McIlvanney isn't a crime writer per se; he's also written literary novels, short stories, essays and poetry since the 60s. But he did happen to write three crime novels, starting with Laidlaw  in 1977, that acted as a hard-bitten blueprint for all Scottish crime fiction to come, inspiring a generation of writers to take on the genre in his wake.
Laidlaw's eponymous detective is an existentially troubled individual with a strong moral compass and a stronger sense of socialist justice.
The Glasgow he stalks is a brutal place, rife with deprivation and poverty, yet depicted with dark humour and perceptive, poetic prose. The plot reads like a cliche today, but that's because McIlvanney was first to do it. The murderer of a teenager has to be found and, well, that's it. But McIlvanney subverts expectations, and gives away whodunit early on, focusing instead on the psyches of characters that represent different facets of Glasgow, and by extension Scotland. In a time when English crime writers were still copying Agatha Christie, McIlvanney took the hardboiled ethos of Raymond Chandler and Dashiell Hammett and applied it to the working classes of the city around him. It was a revelation.

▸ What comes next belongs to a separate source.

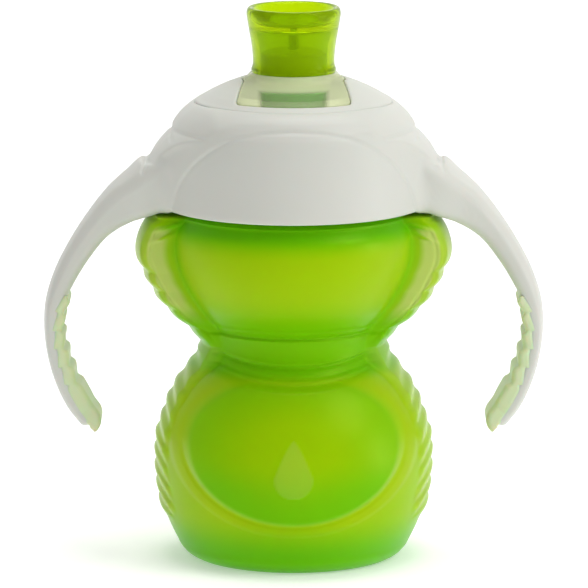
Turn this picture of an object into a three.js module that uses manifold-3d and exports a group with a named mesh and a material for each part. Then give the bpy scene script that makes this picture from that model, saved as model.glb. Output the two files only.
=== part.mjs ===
// Trainer sippy cup, 7 oz: a grippable hourglass cup, a screw-on lid inside a collar with two
// handles, and a spout with a silicone valve. Millimetres, +Z up, origin at the centre of the
// foot, handles along X, front along -Y.
import * as THREE from 'three';
import { mergeVertices } from 'three/addons/utils/BufferGeometryUtils.js';
import Module from 'manifold-3d';

// ---------------------------------------------------------------- driving dimensions
const GAP = 0.3; // clearance between neighbouring pieces

const CUP_WALL = 1.7; // moulded cup wall
const FOOT_R = 25.2; // flat ring that the cup stands on
const FOOT_RECESS = 1.2; // the middle of the underside is this much higher
const FLOOR_TOP_Z = 2.9; // cup floor inside
const WAIST_BAND_Z = [53.8, 60.4]; // lower and upper edge of the band round the waist
const WAIST_BAND_STEP = 0.5;
const GRIP_TOP_Z = 89.7; // top of the side grips, just under the handles
const NECK_R = 28.6; // neck outside, between the threads
const NECK_WALL = 1.8;
const NECK_BASE_Z = 93.0;
const LIP_Z = 106.5; // rim of the cup, where the gasket seals

const LOBE_DEEP = 0.9; // depth of the notches between finger lobes
const UPPER_NOTCH_Z = 76.3; // first notch of the upper lobes, and their number and pitch
const UPPER_NOTCHES = 5;
const UPPER_PITCH = 4.9;
const LOWER_NOTCH_Z = 53.2; // the same for the lower ribs
const LOWER_NOTCHES = 9;
const LOWER_PITCH = 4.56;

const THREAD_STARTS = 3;
const THREAD_LEAD = 12.0; // rise for one full turn
const THREAD_ARC = 100; // degrees that each start covers
const THREAD_HIGH = 1.3; // height of a thread ridge along Z
const THREAD_SLACK = 0.35; // play along Z between the neck's and the lid's ridges
const THREAD_Z = 99.0; // lower end of the neck's ridges
const NECK_CREST_R = 29.9;
const LID_CREST_R = 28.95;
const LID_ROOT_R = 30.2;
const LID_OUTER_R = 31.4;

const SKIRT_R = 33.8; // collar outside, at its lower edge
const SKIRT_Z = 92.2;
const COLLAR_BORE_R = 31.7;
const SEAM_R = 25.4; // round seam between lid crown and collar
const ROOT_HALF_WIDTH = 13.0; // the collar swells this far to each side of a handle root

const CROWN_SPHERE_R = 46.0; // the lid's crown is part of a sphere
const CROWN_CENTRE_Z = 81.4;
const CROWN_R = 25.1;
const CROWN_WALL = 1.5;

const OPENING_FRONT_R = 22.9; // crown opening: arc in front, straight sides, arc behind
const OPENING_FRONT_HALF = 14.8;
const OPENING_BACK_R = 13.3;
const OPENING_BACK_HALF = 11.3;

const TUBE_R = 8.5; // clear tube that carries the spout tip
const SPOUT_NECK_R = 10.9;
const TIP_Z = 126.9; // lower edge of the spout tip
const RIM_Z = 144.0; // top of the whole cup

const GRIP_FROM = 0.545; // where the soft grip starts and ends along a handle
const GRIP_TO = 0.985;
const GRIP_LOBES = 6;
const GRIP_LOBE_HIGH = 0.45;
const GRIP_HALF_WIDTH = 6.3;

// ---------------------------------------------------------------- materials
function plastic(color, roughness, extra = {}) {
  return new THREE.MeshStandardMaterial({ color, roughness, metalness: 0, ...extra });
}
const cupGreen = plastic(0x7cc400, 0.35, { transparent: true, opacity: 0.85 });
const tipGreen = plastic(0x8cc800, 0.15, { transparent: true, opacity: 0.8 });
const collarWhite = plastic(0xe9e9e4, 0.45);
const gripGreen = plastic(0xc6dca2, 0.5, { transparent: true, opacity: 0.8 });
const clearSilicone = plastic(0xd9e6bd, 0.2, { transparent: true, opacity: 0.5 });
const valveGreen = plastic(0x57b32c, 0.45);
const gasketWhite = plastic(0xf2f2ee, 0.6);

// ---------------------------------------------------------------- solids
const wasm = await Module();
wasm.setup();

function manifoldOf(positions) {
  const bare = new THREE.BufferGeometry();
  bare.setAttribute('position', new THREE.BufferAttribute(positions, 3));
  const merged = mergeVertices(bare, 1e-3);
  return new wasm.Manifold(new wasm.Mesh({
    numProp: 3,
    vertProperties: merged.attributes.position.array,
    triVerts: new Uint32Array(merged.index.array),
  }));
}

// The closed surface of a geometry as a solid whose faces point outwards.
function solidOf(geometry) {
  const flat = geometry.index ? geometry.toNonIndexed() : geometry;
  const positions = new Float32Array(flat.getAttribute('position').array);
  const made = manifoldOf(positions);
  if (made.volume() > 0) return made;
  const reversed = new Float32Array(positions.length);
  for (let corner = 0; corner < positions.length / 3; corner++) {
    const triangle = Math.floor(corner / 3);
    const from = triangle * 3 + (2 - corner % 3);
    reversed.set(positions.subarray(from * 3, from * 3 + 3), corner * 3);
  }
  return manifoldOf(reversed);
}

function geometryOf(solid) {
  const mesh = solid.getMesh();
  return new THREE.BufferGeometry()
    .setAttribute('position', new THREE.BufferAttribute(mesh.vertProperties, 3))
    .setIndex(new THREE.BufferAttribute(mesh.triVerts, 1));
}

// ---------------------------------------------------------------- shape helpers
// Turns an [r, z] outline round the Z axis. move(point, index) may shift each vertex.
function turned(outline, segments, move) {
  const points = outline.map(([r, z]) => new THREE.Vector2(r, z));
  const geometry = new THREE.LatheGeometry(points, segments);
  geometry.rotateX(Math.PI / 2);
  if (move) {
    const position = geometry.attributes.position;
    const point = new THREE.Vector3();
    for (let i = 0; i < position.count; i++) {
      point.fromBufferAttribute(position, i);
      move(point, i % outline.length);
      position.setXYZ(i, point.x, point.y, point.z);
    }
  }
  return solidOf(geometry);
}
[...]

I was spellbound by which I've just read after its recent republication – the toughness of its taut text. Detective Inspector Jack Laidlaw left university after one year. He had not failed -"University failed me ... I took acres of fertile ignorance up to that place. And they started to pour preconceptions all over it. Like forty tons of cement. No thanks. I got out before it hardened".
"Panda (one of the characters) was like a banana republic threatened by two contending major powers who don’t want direct conflict". (ch.11 p.75)

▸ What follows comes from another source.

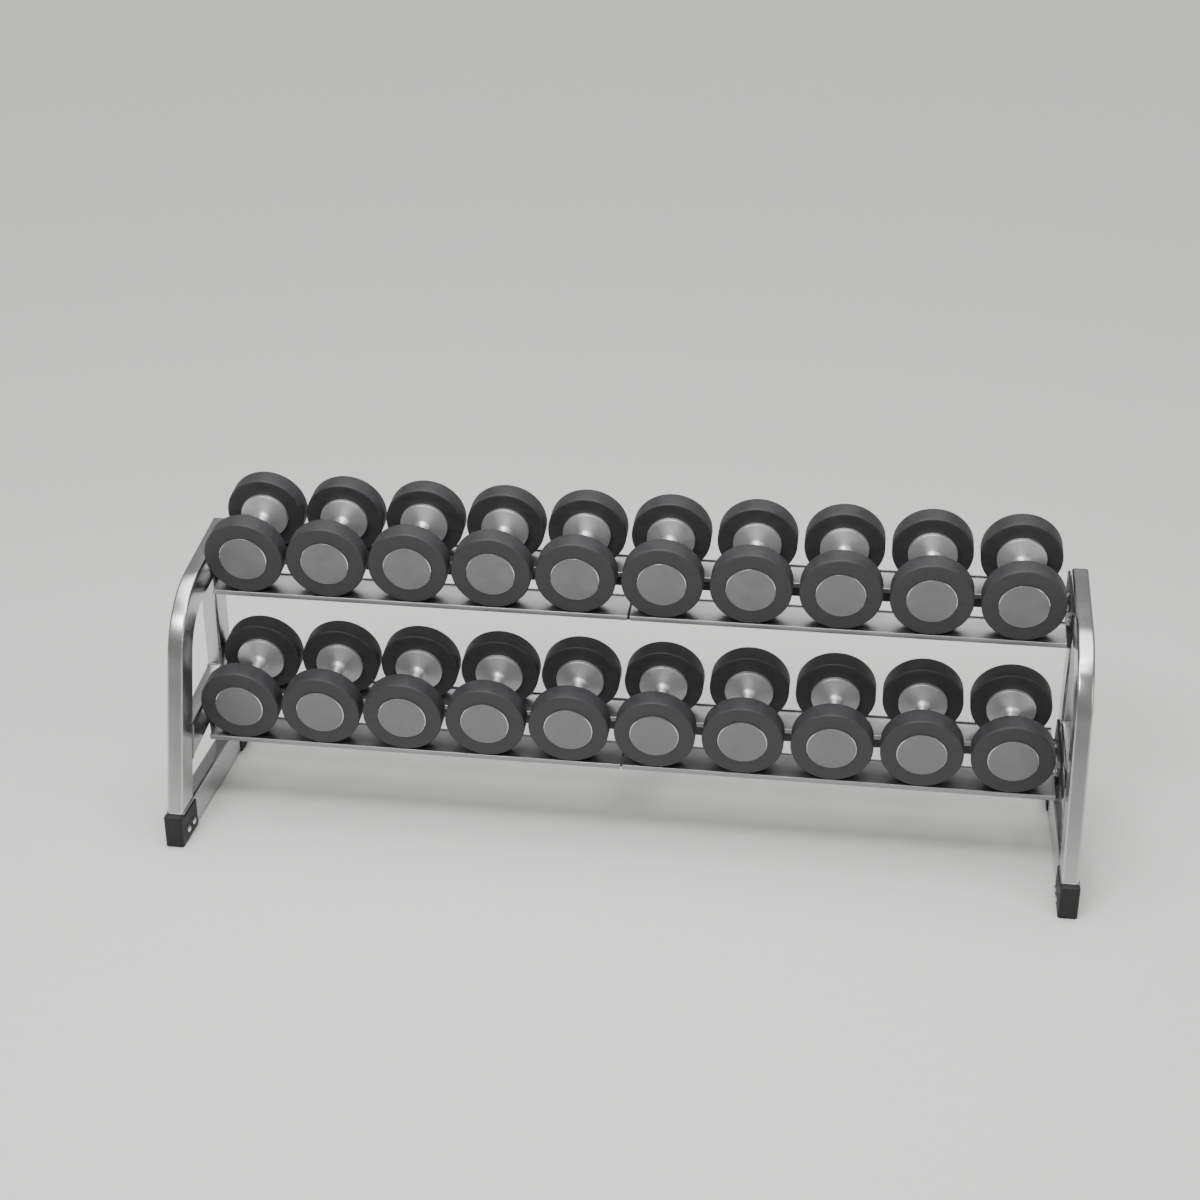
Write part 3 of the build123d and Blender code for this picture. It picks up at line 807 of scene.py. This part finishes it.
def folded_rail(side):
    """A rail about the origin: X along it, Y back along the tier, Z off it."""
    sizes = rack_sizes()
    low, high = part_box("top_front_rail_left")
    run = high.x - low.x
    front, back = getattr(sizes, f"{side}_rail_start"), getattr(sizes, f"{side}_rail_end")
    sheet = sizes.rail_sheet
    ledge = -dumbbell_sizes().head_radius - sizes.rest_gap
    deselect()
    bpy.ops.mesh.primitive_cube_add(size=1, location=(0, (front + back) / 2, ledge - sheet / 2))
    rail = bpy.context.object
    rail.scale = (run, back - front, sheet)
    bpy.ops.object.transform_apply(location=True, scale=True)
    for y in (front + sheet, back - sheet):
        edit(rail)
        bpy.ops.mesh.select_all(action="SELECT")
        bpy.ops.mesh.bisect(plane_co=(0, y, 0), plane_no=(0, 1, 0))
        bpy.ops.object.mode_set(mode="OBJECT")
    edit(rail)
    select_where(rail, "faces", lambda at, face: at.y < front + sheet and face.normal.z < -0.5)
    skirt = sizes.rail_skirt - sheet
    bpy.ops.mesh.extrude_region_move(TRANSFORM_OT_translate={"value": (0, 0, -skirt)})
    select_where(rail, "faces", lambda at, face: at.y > back - sheet and face.normal.z > 0.5)
    bpy.ops.mesh.extrude_region_move(TRANSFORM_OT_translate={"value": (0, 0, sizes.rail_lip)})
    low_face = ledge - sheet

    def fold(y, z, radius, segments):
        """Rounds the long edge at (y, z)."""
        bpy.ops.mesh.select_mode(type="EDGE")
        select_where(rail, "edges", lambda at, edge: hypot(at.y - y, at.z - z) < 1e-5
                     and abs(edge.verts[0].co.x - edge.verts[1].co.x) > run / 2)
        bpy.ops.mesh.bevel(offset=radius, segments=segments, affect="EDGES", profile=0.5)

    fold(front, ledge, FOLD_OUTSIDE, 6)
    fold(front + sheet, low_face, FOLD_INSIDE, 3)
    fold(back, low_face, FOLD_OUTSIDE, 6)
    fold(back - sheet, ledge, FOLD_INSIDE, 3)
    for y, z in ((back, ledge + sizes.rail_lip), (back - sheet, ledge + sizes.rail_lip),
                 (front, ledge - sizes.rail_skirt), (front + sheet, ledge - sizes.rail_skirt)):
        fold(y, z, SHEET_EDGE, 3)
    bpy.ops.object.mode_set(mode="OBJECT")
    return finish_piece(rail, "rail_master", shared_material(satin_steel_sheet), 32)


class RACK_OT_understructure(RackOperator, bpy.types.Operator):
    """Black powder coat on the beams, end plates and ties under the rails"""

    bl_idname = "rack.understructure"
    bl_label = "Beams and Plates"

    def execute(self, context):
        for node in ("top_tier_beams", "lower_tier_beams", "beam_end_plates", "centre_ties"):
            recoat(node, shared_material(black_powder_coat))
        return {"FINISHED"}


class RACK_OT_boots(RackOperator, bpy.types.Operator):
    """Moulded rubber floor boots and nylon tube plugs"""

    bl_idname = "rack.boots"
    bl_label = "Boots and Plugs"

    def execute(self, context):
        for node in ("front_floor_boots", "rear_floor_boots"):
            recoat(node, shared_material(moulded_rubber))
        recoat("top_run_plugs", shared_material(moulded_nylon))
        return {"FINISHED"}


class RACK_OT_fasteners(RackOperator, bpy.types.Operator):
    """Bright zinc on the bolts"""

    bl_idname = "rack.fasteners"
    bl_label = "Fasteners"

    def execute(self, context):
        for node in ("end_plate_bolts", "boot_bolts", "rail_bolts"):
            recoat(node, shared_material(zinc_plate))
        return {"FINISHED"}


def spread_over_dumbbells(master, piece_name, node_name):
    """Copies a piece to every dumbbell. It stands for that dumbbell's node if one is named."""
    for tier in TIERS:
        for number in dumbbell_numbers():
            body = dumbbell_name(tier, number)
            piece = copy_piece(master, f"{body}_{piece_name}", dumbbell_place(tier, number))
            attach(piece, body)
            if node_name:
                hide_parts(f"{body}_{node_name}")
    drop_master(master)


class RACK_OT_heads(RackOperator, bpy.types.Operator):
    """Round urethane heads with a seat for the disc and soft edges"""

    bl_idname = "rack.heads"
    bl_label = "Urethane Heads"

    def execute(self, context):
        sizes = dumbbell_sizes()
        front, back, radius, edge = sizes.head_front, sizes.head_back, sizes.head_radius, sizes.head_edge
        seat, lip = sizes.disc_radius + 0.1 * MM, 0.5 * MM
        flat_edge = radius - edge - 6 * MM    # the flat face is held level up to here
        outline = [(sizes.disc_seat, seat), (front + lip, seat)]
        outline += arc((front + lip, seat + lip), lip, 1.5 * pi, pi, SMALL_ARC_STEPS)[1:]
        outline += [(front, seat + 8 * MM), (front, flat_edge)]
        outline += arc((front + edge, radius - edge), edge, pi, pi / 2, ARC_STEPS)
        outline += arc((back - edge, radius - edge), edge, pi / 2, 0, ARC_STEPS)
        outline += [(back, flat_edge), (back, sizes.disc_radius), (back, 40 * MM), (back, TURNED_CENTRE)]
        head = turn_piece(outline)
        add_far_end(head)
        head = finish_piece(head, "head_master", shared_material(moulded_urethane), 38)
        spread_over_dumbbells(head, "urethane", "heads")
        return {"FINISHED"}


class RACK_OT_handles(RackOperator, bpy.types.Operator):
    """Turned steel handles with rims, cones, necks and a knurled grip"""

    bl_idname = "rack.handles"
    bl_label = "Handles"

    def execute(self, context):
        sizes = dumbbell_sizes()
        back, rim, face, grip = sizes.head_back, sizes.disc_radius, sizes.flange_face, sizes.grip_radius
        edge, groove = 1.2 * MM, 0.5 * MM
        half = [(back, TURNED_CENTRE), (back, rim / 2), (back, rim - 1 * MM), (back + 0.6 * MM, rim),
                (back + 1.6 * MM, rim), (face - edge - 1 * MM, rim), (face - edge, rim)]
        half += arc((face - edge, rim - edge), edge, pi / 2, pi / 8, SMALL_ARC_STEPS)[1:]
        cone_start = Vector(half[-1])
        cone_end = Vector((face + sizes.cone_length, grip + sizes.cone_step))
        shares = [step / CONE_STEPS for step in range(1, CONE_STEPS + 1)]
        half += [tuple(cone_start.lerp(cone_end, share)) for share in shares]
        neck_end = face + sizes.neck_length
        for share in shares:
            s = cone_end.x + (neck_end - cone_end.x) * share
            half.append((s, grip + sizes.cone_step * (1 - share) ** 2.2))
        knurl = sizes.overall / 2 - sizes.knurl_reach
        half += [(knurl - 1.2 * MM, grip), (knurl - 0.8 * MM, grip - groove), (knurl, grip - groove),
                 (knurl + 0.4 * MM, grip), (sizes.overall / 2, grip)]
        outline = half + [(sizes.overall - s, r) for s, r in reversed(half[:-1])]
        handle = turn_piece(outline)
        handle = finish_piece(handle, "handle_master", turned_handle_steel(), 30)
        turned_uv(handle)
        spread_over_dumbbells(handle, "handle", "bar")
        return {"FINISHED"}


class RACK_OT_discs(RackOperator, bpy.types.Operator):
    """Faced steel end discs whose polished bevelled rim is coloured lighter than the disc as a painted
    highlight
    """

    bl_idname = "rack.discs"
    bl_label = "End Discs"

    def execute(self, context):
        sizes = dumbbell_sizes()
        radius, seat, bevel = sizes.disc_radius, sizes.disc_seat, sizes.disc_bevel
        back = seat - 0.1 * MM
        face_radius, centre = radius - 3 * MM, 0.8 * MM
        outline = [(back, radius - 1 * MM), (back, radius), (bevel, radius), (0.2 * MM, radius - bevel),
                   (0, radius - bevel - 0.4 * MM)]
        outline += [(0, face_radius * (1 - ring / FACE_RINGS) + centre) for ring in range(FACE_RINGS + 1)]
        disc = turn_piece(outline)
        add_far_end(disc)
        disc = finish_piece(disc, "disc_master", faced_disc_steel(), 20)
        # the rim's second material is the real polish plus a painted highlight: its colour is lighter than
        # the disc's
        disc.data.materials.append(shared_material(polished_steel_rim))
        for polygon in disc.data.polygons:
            bevelled = 0.3 < abs(polygon.normal.z) < 0.99
            polygon.material_index = 1 if bevelled else 0
        turned_uv(disc)
        spread_over_dumbbells(disc, "discs", None)
        return {"FINISHED"}


def soft_light(name, place, target, size, power):
    """A rectangular softbox that faces a point and isn't seen itself."""
    deselect()
    bpy.ops.object.light_add(type="AREA", location=place)
    light = bpy.context.object
    light.name = name
    light.data.shape = "RECTANGLE"
    light.data.size, light.data.size_y = size
    light.data.energy = power
    light.visible_camera = False
    light.rotation_euler = (Vector(target) - Vector(place)).to_track_quat("-Z", "Y").to_euler()


class RACK_OT_stage(RackOperator, bpy.types.Operator):
    """Pale floor, soft studio lights and the camera"""

    bl_idname = "rack.stage"
    bl_label = "Studio"

    def execute(self, context):
        deselect()
        bpy.ops.mesh.primitive_circle_add(vertices=96, radius=40, fill_type="NGON", location=(0, 0, 0))
        floor = context.object
        floor.name = "studio_floor"
        floor.data.materials.append(pale_floor())

        middle = (0, 0, 0.4)
        soft_light("key_softbox", (-1.5, -3.7, 5.0), middle, (3.0, 1.2), 190)
        soft_light("rack_softbox", (0, -0.7, 2.5), (0, 0, 0.5), (2.8, 0.7), 34)
        soft_light("fill_softbox", (4.6, -2.6, 2.6), middle, (2.0, 2.0), 35)
        deselect()
        bpy.ops.object.light_add(type="SUN", location=(0, 0, 6), rotation=(radians(-10), 0, 0))
        ceiling = context.object
        ceiling.name = "ceiling_light"
        ceiling.data.energy = 2.45
        ceiling.data.angle = radians(50)
        world = bpy.data.worlds.new("studio")
        context.scene.world = world
        world.use_nodes = True
        backdrop = world.node_tree.nodes["Background"]
        backdrop.inputs["Color"].default_value = opaque(linear("#dcdcda"))
        backdrop.inputs["Strength"].default_value = 0.45

        deselect()
        bpy.ops.object.camera_add(location=(0.5646, -4.3505, 2.7175))
        camera = context.object
        camera.name = "view_camera"
        look_down, look_left = radians(25.66), radians(8.21)
        camera.rotation_euler = (pi / 2 - look_down, 0, look_left)
        camera.data.sensor_width = 36
        camera.data.lens = 60.87
        camera.data.clip_end = 200
        context.scene.camera = camera
        return {"FINISHED"}


class RACK_PT_panel(bpy.types.Panel):
    """Lists the rack's pieces and settings"""

    bl_idname = "RACK_PT_panel"
    bl_label = "Dumbbell Rack"
    bl_space_type = "VIEW_3D"
    bl_region_type = "UI"
    bl_category = "Rack"

    def draw(self, context):
        layout = self.layout
        for operator in OPERATORS:
            layout.operator(operator.bl_idname)
        for group in (context.scene.rack_sizes, context.scene.dumbbell_sizes, context.scene.rack_colours):
            box = layout.box()
            for name in group.__annotations__:
                box.prop(group, name)


OPERATORS = (RACK_OT_side_frames, RACK_OT_rails, RACK_OT_understructure, RACK_OT_boots,
             RACK_OT_fasteners, RACK_OT_heads, RACK_OT_handles, RACK_OT_discs, RACK_OT_stage)
GROUPS = {"rack_sizes": RackSizes, "dumbbell_sizes": DumbbellSizes, "rack_colours": RackColours}


def register():
    for cls in (*GROUPS.values(), *OPERATORS, RACK_PT_panel):
        bpy.utils.register_class(cls)
    for name, group in GROUPS.items():
        setattr(bpy.types.Scene, name, PointerProperty(type=group))


def unregister():
    for name in GROUPS:
        delattr(bpy.types.Scene, name)
    for cls in (RACK_PT_panel, *reversed(OPERATORS), *reversed(GROUPS.values())):
        bpy.utils.unregister_class(cls)


def main():
    register()
    for operator in OPERATORS:
        name = operator.bl_idname.split(".")[1]
        getattr(bpy.ops.rack, name)()


if __name__ == "__main__":
    main()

Laidlaw takes as much pleasure in the ordinary street life of Glasgow and of the dignity of its people. This indomitable spirit is captured in the last action of the book where Laidlaw after an evening’s drinking, dances outside Central Station with an old woman who had been standing in a queue. ‘Son,’ she said, ‘This is the best queue I’ve ever been in in my life.’ (p.298)
McIlvanney’s shorter pieces are marvellous examples of expressive writing and can be accessed on his website. 
Reviews of his work are available on a Glasgow University site about Scottish literature here and here

In researching for this post, I came across a very interesting website about lifesaving poems  one of whose posts was about Marin Sorescu  Perhaps the site can help me with my blind spot for most poetry. I know I need to focus more!

To end - not with a poem but with a symphony of wood! The spoons which head this post are the creation of this artist MANU whose studio in Tirgovishte we visited recently and two of whose beautifully-crafted dressers now have pride of place in our mountain kitchen.